Creamy Dutch Oven Chicken and Rice

This simple one pot Dutch oven recipe is made from scratch with real ingredients.

Ingredients

  • 6 chicken breasts
  • 2 tbsp olive oil
  • 2 tbsp butter
  • 1 cup onion chopped
  • 1 cup carrots chopped
  • 1 cup celery chopped
  • 2 cup mushrooms sliced
  • 2 tsp paprika
  • 2 tsp garlic powder
  • 2 tsp salt divided
  • 1 tsp pepper divided
  • 2 1/2 cups parmsean shredded
  • 6 cloves garlic chopped
  • 1/2 cup good white wine
  • 4 cup chicken stock
  • 1 cup heavy cream
  • 1 1/2 cup rice
  • 2 1/2 tsp fresh thyme chopped
  • 1 1/2 tsp dried rosemary
  • 2 Tbsp fresh parsley chopped

Instructions

  • Preheat oven to 350 degrees.
  • Mix paprika, garlic powder, half of salt and half of pepper in small bowl.
  • Coat each side of each chicken breast with paprika mixture.
  • Add the olive oil to a hot pan and sear the chicken on each side, working in batches if needed.
  • Once chicken is seared remove from heat to a plate.
  • Saute onions, carrots and celery for about 5 minutes.
  • Add butter to the pan and add the mushrooms once its has melted.
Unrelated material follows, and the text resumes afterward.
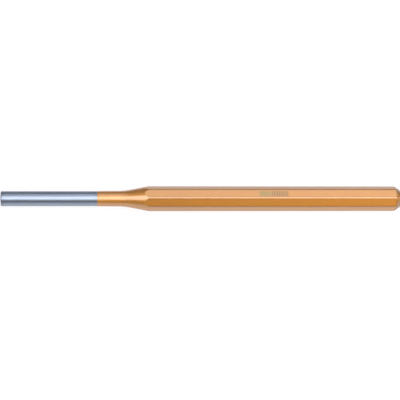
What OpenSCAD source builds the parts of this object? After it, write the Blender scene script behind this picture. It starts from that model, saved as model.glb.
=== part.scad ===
/* [Overall] */
// Length from the working face to the crown of the struck end, lacquer included
overall_l = 210; // [180:1:260]

/* [Pin] */
// Diameter of the ground pin, a little under the 8 mm hole that it follows
pin_d = 7.8; // [5:0.1:9]
// Length of the pin that is ground bright, from the working face to the lacquer
pin_l = 49.5; // [30:0.5:60]
// Edge break round the working face
tip_chamfer = 0.4; // [0.1:0.1:1]

/* [Neck and flare] */
// Length of the neck, from the ground pin to where the flare's cone would meet it
neck_l = 14.2; // [12:0.2:30]
// How much thicker the neck is at the flare than at the ground pin, on the diameter
neck_taper = 0.14; // [0.1:0.02:0.4]
// Angle between the flare's cone and the axis, in degrees
flare_angle = 11; // [7:0.5:20]
// Radius of the hollow blend between the neck and the cone
flare_blend_r = 36; // [10:1:50]

/* [Shank] */
// Width across the flats of the octagonal steel bar
across_flats = 12; // [11:0.5:16]
// Radius rolled along each corner of the bar
corner_r = 1; // [0.4:0.1:1.6]

/* [Struck end] */
// Angle between the struck end's chamfer and the axis, in degrees
head_angle = 32; // [25:1:45]
// Radius where the chamfer meets the crown
crown_rim_r = 4.7; // [3.6:0.1:5.2]
// Radius of the crowned face that the hammer hits
crown_r = 18; // [12:1:40]

/* [Lacquer] */
// Thickness of the lacquer film
lacquer_t = 0.08; // [0.06:0.01:0.2]
// Thickness of the film at its front edge
lacquer_edge_t = 0.03; // [0.02:0.01:0.05]
// Length over which the film thins towards its front edge
lacquer_feather_l = 0.6; // [0.2:0.1:1.2]

/* [Hidden] */
$fn = 96;

bar_sides = 8;
side_angle = 360 / bar_sides;
corner_steps = 6;
blend_steps = 10;
// How far an outline runs past the surface that trims it
overrun = 1;

pin_r = pin_d / 2;
neck_r = pin_r + neck_taper / 2;
steel_l = overall_l - lacquer_t;
corner_centre_r = (across_flats / 2 - corner_r) / cos(side_angle / 2);
// Past this radius the turned outline lies outside the bar's corners and cuts nothing
turned_r = across_flats / 2 / cos(side_angle / 2) + overrun;

// Points of the outline are [radius, distance from the working face]
pin_end = [pin_r, pin_l];
blend_centre = [neck_r + flare_blend_r,
                pin_l + neck_l - flare_blend_r * tan(flare_angle / 2)];
crown_centre = [0, steel_l - crown_r];
crown_rim = crown_centre + [crown_rim_r, sqrt(pow(crown_r, 2) - pow(crown_rim_r, 2))];

function on_blend(grow, angle) =
    blend_centre + (flare_blend_r - grow) * [-cos(angle), sin(angle)];
// A point of the neck's taper at distance y from the working face
function on_neck(grow, y) =
    let (share = (y - pin_l) / (blend_centre.y - pin_l))
    [pin_r + share * (neck_r - pin_r) + grow, y];
// A point on the struck end's chamfer, with a film of thickness grow on it
function on_chamfer(grow) =
    crown_rim + grow * [cos(head_angle), sin(head_angle)];
// Where a cone through the point from, at that angle to the axis, has radius to_r
function cone_at_radius(from, angle, to_r) =
    [to_r, from.y + (to_r - from.x) / tan(angle)];
// Where it is at distance to_y from the working face
function cone_at_distance(from, angle, to_y) =
    [from.x + (to_y - from.y) * tan(angle), to_y];

// Half outline from the neck's blend to past the crown, with a film of thickness grow on it
function flare_to_head(grow) =
    let (end_y = steel_l + grow + overrun)
    [for (step = [0 : blend_steps]) on_blend(grow, step * flare_angle / blend_steps),
     cone_at_radius(on_blend(grow, flare_angle), flare_angle, turned_r),
     cone_at_radius(on_chamfer(grow), -head_angle, turned_r),
     cone_at_distance(on_chamfer(grow), -head_angle, end_y),
     [0, end_y]];

// Solid turned along the X axis from a half outline
module turned(outline) {
    rotate([0, 90, 0])
        rotate_extrude()
            polygon(outline);
}

// Octagonal bar with rolled corners, two flats level, with a film of thickness grow on it
module octagonal_bar(grow) {
    rotate([0, 90, 0])
        translate([0, 0, -overrun])
            linear_extrude(overall_l + 2 * overrun)
                polygon([for (corner = [0 : bar_sides - 1], step = [0 : corner_steps])
                    let (middle = (corner + 1 / 2) * side_angle,
                         turn = (corner + step / corner_steps) * side_angle)
                    corner_centre_r * [cos(middle), sin(middle)]
                        + (corner_r + grow) * [cos(turn), sin(turn)]]);
}

// What the crowned face takes off the end of the bar
module above_crown(grow) {
    rotate([0, 90, 0])
        rotate_extrude()
            translate(crown_centre)
                difference() {
                    square([turned_r, crown_r + grow + 2 * overrun]);
                    circle(r = crown_r + grow);
                }
}

// Neck, flare, bar, chamfer and crown: front holds the outline's points ahead of the blend
module forging(front, grow) {
    difference() {
        intersection() {
            turned(concat(front, flare_to_head(grow)));
            octagonal_bar(grow);
        }
        above_crown(grow);
    }
}

// Working end of the forging, ground to size and left bright
module ground_pin() {
    color("lightsteelblue")
        turned([[0, 0],
                [pin_r - tip_chamfer, 0],
                [pin_r, tip_chamfer],
                pin_end,
                [0, pin_l]]);
}

// The rest of the forging: tapered neck, flare, octagonal shank and struck end
module forged_shank() {
    color("dimgray")
        forging([[0, pin_l], pin_end], 0);
}

// Lacquer film on everything behind the bright pin
module lacquer_coat() {
    color("peru")
        difference() {
            forging([[0, pin_l],
                     pin_end + [lacquer_edge_t, 0],
                     on_neck(lacquer_t, pin_l + lacquer_feather_l)],
                    lacquer_t);
            forging([[0, pin_l - overrun], pin_end - [0, overrun], pin_end], 0);
        }
}

ground_pin();
forged_shank();
lacquer_coat();
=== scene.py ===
import math

import bpy
from mathutils import Matrix, Vector


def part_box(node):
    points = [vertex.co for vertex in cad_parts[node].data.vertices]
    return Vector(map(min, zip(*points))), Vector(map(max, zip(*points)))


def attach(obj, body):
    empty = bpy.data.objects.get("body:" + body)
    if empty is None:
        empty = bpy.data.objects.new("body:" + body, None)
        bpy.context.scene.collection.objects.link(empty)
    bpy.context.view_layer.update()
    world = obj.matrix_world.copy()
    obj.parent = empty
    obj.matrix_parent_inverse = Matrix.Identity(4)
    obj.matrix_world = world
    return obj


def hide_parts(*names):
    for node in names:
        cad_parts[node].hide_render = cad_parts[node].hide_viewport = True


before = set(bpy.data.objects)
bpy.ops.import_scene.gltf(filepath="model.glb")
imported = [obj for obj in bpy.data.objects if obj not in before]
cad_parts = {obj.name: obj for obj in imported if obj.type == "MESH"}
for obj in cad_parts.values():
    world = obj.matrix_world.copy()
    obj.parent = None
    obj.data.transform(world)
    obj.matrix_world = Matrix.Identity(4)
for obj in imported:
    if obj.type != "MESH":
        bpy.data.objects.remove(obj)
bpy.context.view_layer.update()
print("frame loaded:", ", ".join(sorted(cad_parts)))

mm = 0.001
quarterTurn = math.radians(90)
samePlace = 0.001 * mm         # points closer than this count as one place
weldDistance = 0.0005 * mm

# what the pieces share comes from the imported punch
pinLow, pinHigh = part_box("ground_pin")
_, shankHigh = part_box("forged_shank")
coatLow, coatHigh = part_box("lacquer_coat")
tipX, pinEndX, crownX = pinLow.x, pinHigh.x, coatHigh.x
pinRadius = pinHigh.z
filmThickness = coatHigh.z - shankHigh.z
restZ = coatLow.z


# camera at the photograph's angle

cameraValues = {
    "elevation": math.radians(63.7),
    "distance": 700 * mm,
    "oppositeX": 34 * mm,          # place along the punch that the camera stands opposite to
    "middleX": 103.25 * mm,        # place along the punch in the middle of the picture
    "axisAboveMiddle": 0.7 * mm,
    "fieldWidth": 209.25 * mm,
    "sensor": 36,                  # mm
}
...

Cook for 2 minutes.
  • Add the garlic and rice and cook for 1 minute.
  • Deglaze the pan with the wine. Add the stock and cream, stir to mix. Add the parmesan, rosemary and thyme, stir and cover.
  • Put in preheated oven for 15 minutes.
  • After 15 minutes remove from oven and working quickly add the chicken to the dutch oven, cover and return to the oven. Cook for 20 more minutes.